3. Brief

Drawing upon the examples in Part Three and your own research, you can approach your self-portraits however you see fit. You may choose to explore your identity or masquerade as someone else, or use empty locations or objects to speak of your experiences. However you choose to approach it, use yourself – directly or indirectly – as subject matter.

Keep a diary for a set period of time (at least two weeks). Each day write two or three pages about yourself – what you’ve been doing/thinking. This can be as specific or poetic as you wish. You may wish to pick a theme for the duration. This is an open brief designed to give you freedom to create something personal which suits you best. Use the artists you’ve looked at in Part Three or your own research for inspiration.

Select the most interesting parts of the diary (which could also be the most banal or mundane) and interpret them into a photographic project.

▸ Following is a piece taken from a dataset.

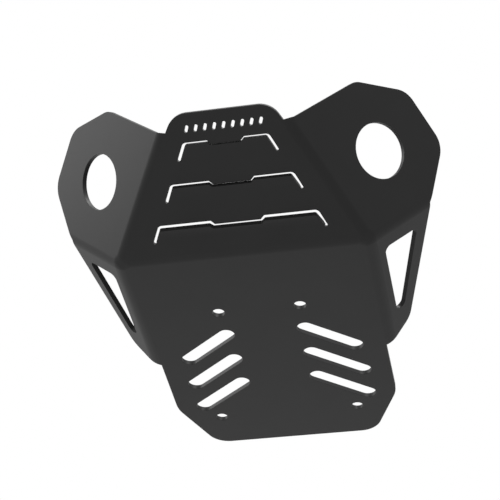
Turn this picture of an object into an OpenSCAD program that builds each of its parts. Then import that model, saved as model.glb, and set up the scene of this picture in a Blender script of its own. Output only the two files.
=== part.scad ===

A good way to approach selection could be to ask a friend/fellow student/stranger to read it and send back a highlighted version. You could then base your project on those parts. This would take the pressure off you to find a ‘good story’.

You may choose to select a few days or phrases that spark an idea for you, or you may wish to exaggerate how you were feeling one day into a parody of yourself or the circumstance. You may wish to create a ‘document’ of that time in a re-creation of events – or direct a model to act out some of the content of the diary, making your own ‘film- stills’.

You could present your chosen diary entries as a visual diary or use it as a springboard for further exploration. You may choose to insert the pictures like snapshots into your diary and hand it all in together. You don’t have restrict yourself to the diary itself; you may decide to use it to take you into new territory.

Send your finished piece to your tutor by the method agreed together with an introduction of around 300 words briefly setting out your rationale and how you approached this project. You should also send to your tutor the relevant pages of your learning log or blog url.